Stevens enters the mind of a blinkered intellectual, the ‘anti-master floribund ascetic’, on a quest for the Great Ineffables. The anti-master floribund ascetic finds the truth of things is never what he wants. The sky is the wrong sort of blue. He denies it to arrive at acceptance of a neutral tint, that of the watery algae, the lowest form of vegetable life. Not much of a truth, he says to himself. Colourless.
 
He tries again. The truth must be somewhere, must have its place. It is easier to think that it is ‘like a phantom in an uncreated night’… ‘If it was nowhere else, it was there, and because it was nowhere else, its place had to be supposed’ (suppose being the plain man’s term for a ‘figurative figuring’).
 
And so, he moves from philosophy to writing poetry, making suppositions on where to place the truth. Rejecting what he sees, and denying what he hears, he supposes that he must die and descend into the Underworld to walk in the shadow of death, ‘to be projected from one void into another’.
 
Supposing comes naturally to the anti-master floribund ascetic but, running out of suppositions, he borrows what others had supposed. Not that he accepts any of them. He merely receives more favourably what he had previously denied, what he didn’t want, and places it in the melting pot of his mind, supposing it might brew ‘a truth beyond all truths’. 
 
But he neglects to suppose that he himself might be truth itself, or part of it. That the things that he rejects as an anti-master might be part of it too. The clouds he dismissed, the sky blue he wasn’t partial to, the ‘eye of the universe that beholds itself’ (Shelley’s ‘Hymn to Apollo’) that blinded him, the ear deafened by the thunder, all are parts of the whole. He never supposed that -  
 
‘Divine
Things might not look divine, nor that if nothing
Were divine then all things were, the world itself,
And that if nothing was the truth, then all
Things were the truth, the world itself was the truth...
 
If he had been better able to suppose:
He might sit on a sofa on a balcony
Above the Mediterranean, emerald
Becoming emeralds. He might watch the palms
Flap green ears in the heat.
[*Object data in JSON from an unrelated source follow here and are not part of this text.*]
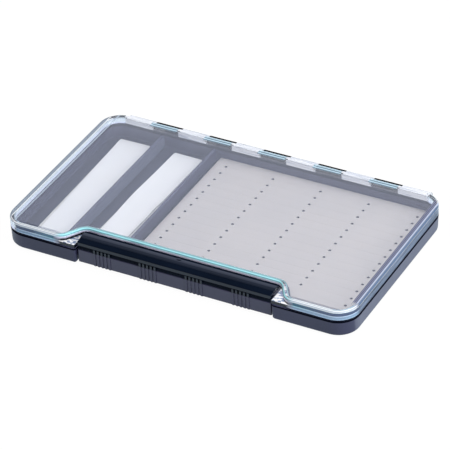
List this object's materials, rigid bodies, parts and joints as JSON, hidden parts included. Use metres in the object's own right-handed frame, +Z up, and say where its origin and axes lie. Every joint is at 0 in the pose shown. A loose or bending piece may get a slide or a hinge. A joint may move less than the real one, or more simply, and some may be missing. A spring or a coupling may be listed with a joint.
{
  "type": "fly box",
  "caption": "Slim waterproof fly box: dark tray with two open bays and a slit silicone pad, clear hinged lid on a rim seal, and a full-width front latch bar.",
  "frame": {"origin": "middle of the length and depth of the box, hinge included, on the surface that it rests on", "axes": "+X along the length of the box, +Y from the latch towards the hinge, +Z up"},
  "size_m": [0.1882, 0.1136, 0.0145],
  "materials": {
    "tray_plastic": "dark slate blue ABS, fine moulded texture",
    "latch_plastic": "dark slate blue ABS, satin",
    "clear_plastic": "clear polycarbonate with a faint blue tint, polished",
    "seal_rubber": "black silicone rubber, smooth",
    "pad_silicone": "pale grey silicone, matt, slit in rows",
    "strip_white": "white flexible strip, satin",
    "adhesive_film": "thin double-sided adhesive film",
    "pin_steel": "stainless steel wire, drawn"
  },
  "bodies": {
    "tray": {"base_tray": "tray_plastic", "rim_seal": "seal_rubber", "hinge_pin": "pin_steel", "silicone_pad": "pad_silicone", "pad_adhesive": "adhesive_film", "left_strip": "strip_white", "left_strip_adhesive": "adhesive_film", "right_strip": "strip_white", "right_strip_adhesive": "adhesive_film"},
    "lid": {"lid": "clear_plastic"},
    "latch": {"latch_bar": "latch_plastic"}
  },
  "joints": [
    {"name": "lid_hinge", "type": "hinge", "parent": "tray", "child": "lid", "pos_m": [0, 0.0543, 0.0095], "axis": [-1, 0, 0], "range_deg": [0, 180]},
    {"name": "latch_pivot", "type": "hinge", "parent": "tray", "child": "latch", "pos_m": [0, -0.0529, 0.0043], "axis": [1, 0, 0], "range_deg": [0, 75]}
  ]
}
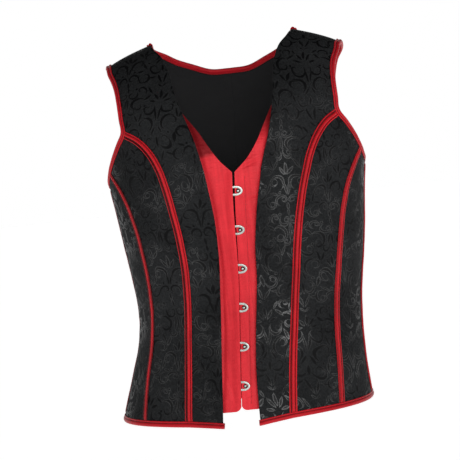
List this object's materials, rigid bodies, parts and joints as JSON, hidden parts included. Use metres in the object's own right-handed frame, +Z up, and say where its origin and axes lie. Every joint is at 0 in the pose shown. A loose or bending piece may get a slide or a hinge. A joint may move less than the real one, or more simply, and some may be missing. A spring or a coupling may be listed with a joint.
{
  "type": "corset vest",
  "caption": "Sleeveless corset vest in black brocade over red satin fronts closed by a steel busk, with red boned seam casings and bound edges, hollow as worn.",
  "frame": {"origin": "midway between the two neck points, on top of the shoulders, where the wearer carries the vest", "axes": "+Z up along the wearer's trunk, front of the vest towards -Y, +X to the wearer's left"},
  "size_m": [0.4094, 0.2449, 0.5816],
  "materials": {
    "brocade": "black woven damask brocade, matt ground with slightly shinier scroll and flower figures",
    "red_satin": "smooth red satin with a soft sheen",
    "red_trim": "padded and folded red satin casing and binding with topstitched edges",
    "busk_steel": "pale plated busk steel, smooth and slightly dulled"
  },
  "bodies": {
    "root": {"front_left": "brocade", "side_front_left": "brocade", "side_left": "brocade", "side_back_left": "brocade", "back_left": "brocade", "under_front_left": "red_satin", "princess_casing_left": "red_trim", "side_front_casing_left": "red_trim", "side_casing_left": "red_trim", "armhole_binding_left": "red_trim", "hem_binding_left": "red_trim", "front_right": "brocade", "side_front_right": "brocade", "side_right": "brocade", "side_back_right": "brocade", "back_right": "brocade", "under_front_right": "red_satin", "princess_casing_right": "red_trim", "side_front_casing_right": "red_trim", "side_casing_right": "red_trim", "armhole_binding_right": "red_trim", "hem_binding_right": "red_trim", "neck_binding": "red_trim", "busk_loop_1": "busk_steel", "busk_post_1": "busk_steel", "busk_loop_2": "busk_steel", "busk_post_2": "busk_steel", "busk_loop_3": "busk_steel", "busk_post_3": "busk_steel", "busk_loop_4": "busk_steel", "busk_post_4": "busk_steel", "busk_loop_5": "busk_steel", "busk_post_5": "busk_steel", "busk_loop_6": "busk_steel", "busk_post_6": "busk_steel"}
  },
  "joints": []
}
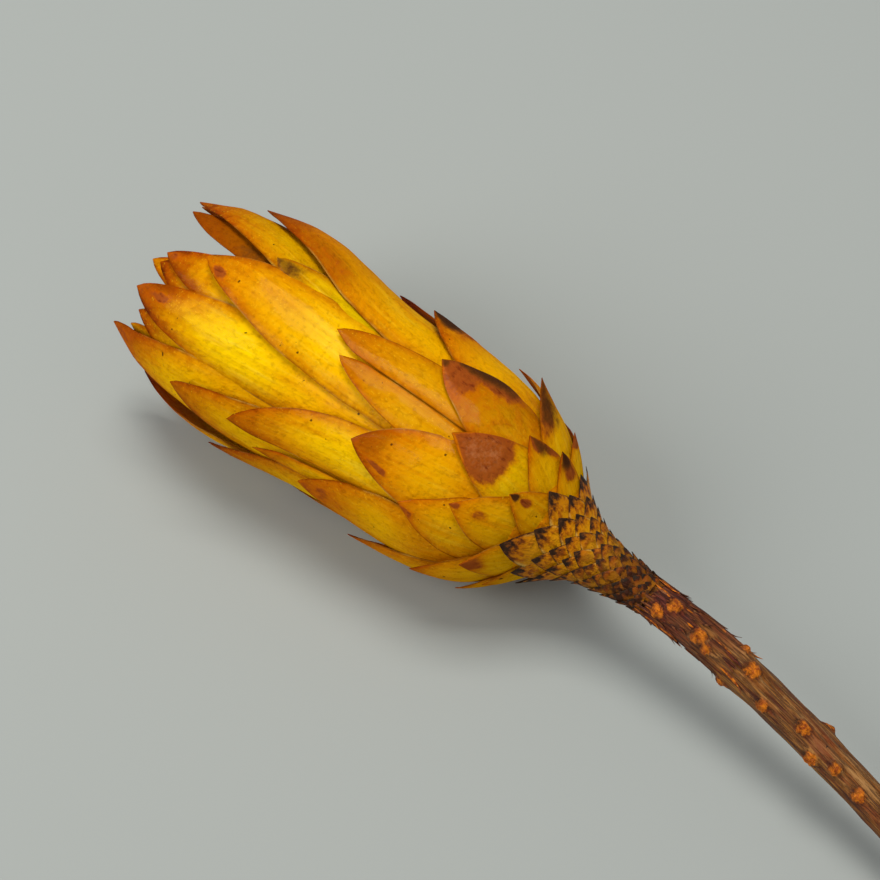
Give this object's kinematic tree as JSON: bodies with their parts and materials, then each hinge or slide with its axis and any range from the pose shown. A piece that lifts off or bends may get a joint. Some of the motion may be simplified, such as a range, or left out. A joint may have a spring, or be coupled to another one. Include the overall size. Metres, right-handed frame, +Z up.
{
  "type": "dried protea flower",
  "caption": "Dried protea flower head of overlapping golden bracts on its own cut woody stem, lying on its side.",
  "frame": {"origin": "on the surface the flower lies on, in the flat spot of the head's belly that it rests on", "axes": "+Z up; -X towards the tips of the bracts; +X along the stem towards its cut end"},
  "size_m": [0.2204, 0.044, 0.0396],
  "materials": {
    "stem_bark": "dry, finely furrowed bark",
    "scale": "dry, matt, with dark edges",
    "bract": "dry and waxy, half gloss",
    "floret": "fine dry hairs"
  },
  "bodies": {
    "root": {"stem": "stem_bark", "neck_scales": "scale", "bracts": "bract", "florets": "floret"}
  },
  "joints": []
}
He might observe
A yellow wine and follow a steamer’s track
And say, ‘the thing I hum appears to be
The rhythm of this celestial pantomime.’     
 
And so, the truth becomes ‘what is’.
 
But Wallace Stevens, in dealing with the rolling stone of sophistry, and how poetry can surprise itself to break its Sisyphean cycle, couldn’t void Rilke of a ‘personal identity’. The sad truth about literary theories, even when backed by minds as rich and various as Locke, Coleridge, Keats and TS Eliot, is that it leads you up the garden path, but when it turns out to be a crazy pavement (as with Rilke), Stevens knew, it’s no further help, and you’re on your own. 
 
The anti-master floribund ascetic is Rilke in his solitude, querulously calling to his ‘spiritual presences’ to come to him, and meanwhile out his window seeing the trees from the wood. But, at least, Wallace allows him a holiday in Nice.